[PROBLEM TO WORK ON] Locate the line bearing "Keep writing the" in the material below, then reproduce it and each following line up to and including the line bearing "# Each arm is".

[PROVIDED ENTRIES]
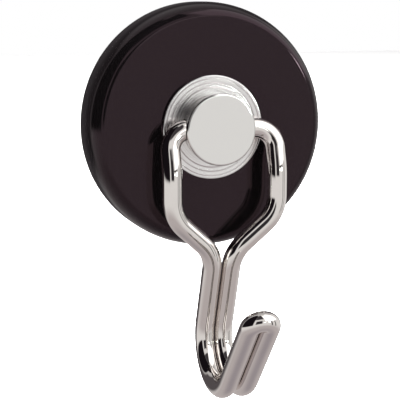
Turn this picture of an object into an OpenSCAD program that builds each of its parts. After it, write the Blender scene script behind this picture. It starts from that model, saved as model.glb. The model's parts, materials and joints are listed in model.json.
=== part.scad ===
// Swivelling wire hook on a round pot magnet that clings to a steel wall.
// Origin: centre of the magnet's contact face. +Y points into the wall, +Z up.
// Heights along the magnet's axis are counted outward from the wall.

/* [Magnet pot] */
// Outer diameter of the steel pot
pot_d = 57; // [55:0.5:63]
// Depth of the pot from its rim to its front face
pot_depth = 11; // [10.5:0.5:14]
// Thickness of the pot's side wall
pot_wall = 2; // [1.5:0.1:2.5]
// Thickness of the pot's front plate
pot_plate = 2; // [1.5:0.1:2.2]
// How far the rounded shoulder reaches in from the side
shoulder_in = 3.3; // [2:0.1:3.6]
// How far the rounded shoulder reaches back from the front
shoulder_back = 6.5; // [3:0.1:7]
// Outer diameter of the ferrite ring
magnet_d = 50; // [46:0.5:50]
// Hole through the ferrite ring
magnet_hole_d = 20; // [19:0.5:24]
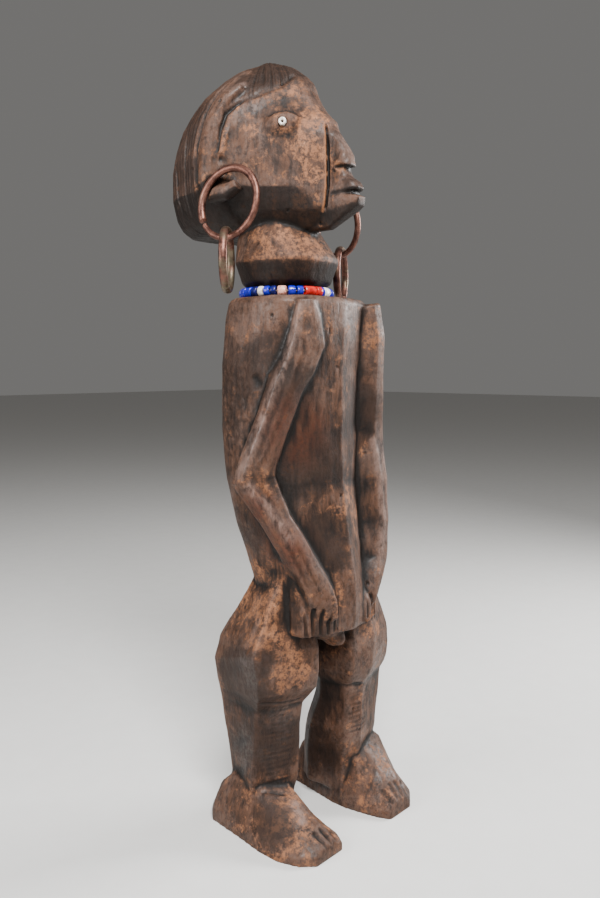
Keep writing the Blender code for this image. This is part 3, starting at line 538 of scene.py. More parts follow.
hair = in_hair(skin.co)
hairy = np.flatnonzero(hair > 0)
strands = skin.co[hairy]
angle = np.arctan2(strands[:, 0], strands[:, 1] - CROWN_BACK)
drift = wander(strands * np.array([1.0, 1.0, 0.35]), 0.05) * 0.55
fine = 0.5 + 0.5 * np.cos((angle + drift * 0.14) * HAIR_CUTS + drift * 5)
broad = 0.5 + 0.5 * np.cos((angle - drift * 0.10) * HAIR_CUTS * BROAD_CUTS + drift * 6)
pressure = np.clip(0.55 + 0.9 * wander(strands * np.array([1, 1, 0.30]), 0.13, 3.0), 0.05, 1.3)
values = np.zeros(len(skin.co))
cuts = FINE_SHARE * fine ** 3 + BROAD_SHARE * broad ** 6
values[hairy] = -HAIR_DEPTH * hair[hairy] * cuts * pressure
field(skin, values)
skin.write()
print("points in the hair", len(hairy))

# %% [markdown]
# ## Arms and hands
# Each arm is a low bar with a narrow bevel along its outer edge, where the light catches. The
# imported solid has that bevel, so it only needs crisper borders. The fingers are short parallel
# cuts across the belly's edge, so a row with an even step between them is enough.

# %% Arms and hands
RIGHT_BEVEL = [(-27.6, -17.2, 262.4), (-29.5, -15.4, 247.7), (-32.5, -12.7, 233.9),
               (-36.8, -8.1, 219.3), (-40.1, -4.2, 204.3), (-43.2, -0.2, 192.7), (-45, 4, 184.5)]
RIGHT_FRONT_EDGE = [(-27.4, -20.2, 260.9), (-28.8, -19.6, 242.6), (-32.2, -16.4, 226.4),
                    (-37, -10.7, 207.9), (-40.6, -6.3, 193.8), (-43.5, -2.5, 184.3)]
RIGHT_FOREARM_CREST = [(-44, -1.6, 178.6), (-37.5, -8.4, 167.5), (-31.9, -16, 153.3),
                       (-27.9, -21.9, 139.1), (-23.6, -26.4, 124.5)]
LEFT_CREST = [(28, -20, 197.1), (32.7, -21.3, 175.8), (33.1, -23.2, 154.8), (28.3, -25, 137.2)]
HIP_TOP = [(-29.4, -1.7, 131), (-29.3, -5.6, 134.2), (-28.7, -8.4, 137)]
FIRST_FINGER = 13.3
FINGER_STEP = 3.65
FINGER_TOP, FINGER_TIP = 119.0, 103.0
FINGERS = [[(-x, -35.6 + 0.45 * x, z) for z in (FINGER_TOP, FINGER_TIP)]
           for x in (FIRST_FINGER + FINGER_STEP * i for i in range(5))]

stroke(skin, RIGHT_FRONT_EDGE, 2.2, 0.45)
burnish(skin, HIP_TOP, 9.0, 240)
stroke(skin, RIGHT_FOREARM_CREST, 2.4, 0.55)
stroke(skin, LEFT_CREST, 2.6, 0.5)
for finger in FINGERS:
    for path in both_sides(finger):
        stroke(skin, path, 1.2, -1.3, ends=0, squash=(1.0, 0.4, 1.0))
skin.write()
print("finger cuts", 2 * len(FINGERS))

# %% [markdown]
# ## Legs and feet
# The shins were cut with short strokes across the grain, one under the other, and their marks
# were left. A line of shadow parts the knee from the shin, and another parts shin and foot.
# The strokes have random lengths, depths and steps from a fixed seed, so each run is the same.

# %% Legs and feet
random.seed(41)
RIGHT_SHIN = {"top": 67.0, "bottom": 26.0, "inner": (-15.5, -6.0), "outer": (-36.0, 0.8)}
LEFT_SHIN = {"top": 66.0, "bottom": 41.0, "inner": (12.0, -16.5), "outer": (28.5, -16.8)}
LITTLE_TOE = [(-35.4, -28.5, 10.5), (-35.4, -31, 8.5), (-35.2, -33.5, 6)]
UNDER_KNEES = [[(-41.5, -3.7, 72), (-32.1, -6.1, 69.7), (-23.1, -8.4, 68.6),
                (-16.2, -11.6, 69.5)],
               [(9.7, -14, 68.8), (14, -18.4, 69.8), (25.3, -18.2, 66.8)]]
OVER_FEET = [[(-38.3, 4, 23.2), (-34, -1.6, 23.4), (-25.1, -8.5, 22)]]
SHIN_HALF_WIDTH = (1.0, 1.5)
SHIN_DEPTH = (0.22, 0.50)
SHIN_STEP = (1.7, 3.0)
for shin in (RIGHT_SHIN, LEFT_SHIN):
    height = shin["top"]
    while height > shin["bottom"]:
        (x1, y1), (x2, y2) = shin["inner"], shin["outer"]
        first, last = random.uniform(-0.1, 0.3), random.uniform(0.7, 1.1)
        lean = random.uniform(-0.6, 0.6)
        path = [(x1 + (x2 - x1) * first, y1 + (y2 - y1) * first, height + lean),
                (x1 + (x2 - x1) * last, y1 + (y2 - y1) * last, height - lean)]
        stroke(skin, path, random.uniform(*SHIN_HALF_WIDTH), -random.uniform(*SHIN_DEPTH),
               ends=0.3, squash=(0.35, 0.35, 1.0))
        height -= random.uniform(*SHIN_STEP)
burnish(skin, LITTLE_TOE, 5.5, 200)
for path in UNDER_KNEES + OVER_FEET:
    stroke(skin, path, 1.8, -0.8)
skin.write()
print("lowest left shin stroke above", round(height, 1), "mm")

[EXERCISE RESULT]
Keep writing the Blender code for this image. This is part 3, starting at line 538 of scene.py. More parts follow.
hair = in_hair(skin.co)
hairy = np.flatnonzero(hair > 0)
strands = skin.co[hairy]
angle = np.arctan2(strands[:, 0], strands[:, 1] - CROWN_BACK)
drift = wander(strands * np.array([1.0, 1.0, 0.35]), 0.05) * 0.55
fine = 0.5 + 0.5 * np.cos((angle + drift * 0.14) * HAIR_CUTS + drift * 5)
broad = 0.5 + 0.5 * np.cos((angle - drift * 0.10) * HAIR_CUTS * BROAD_CUTS + drift * 6)
pressure = np.clip(0.55 + 0.9 * wander(strands * np.array([1, 1, 0.30]), 0.13, 3.0), 0.05, 1.3)
values = np.zeros(len(skin.co))
cuts = FINE_SHARE * fine ** 3 + BROAD_SHARE * broad ** 6
values[hairy] = -HAIR_DEPTH * hair[hairy] * cuts * pressure
field(skin, values)
skin.write()
print("points in the hair", len(hairy))

# %% [markdown]
# ## Arms and hands
# Each arm is a low bar with a narrow bevel along its outer edge, where the light catches. The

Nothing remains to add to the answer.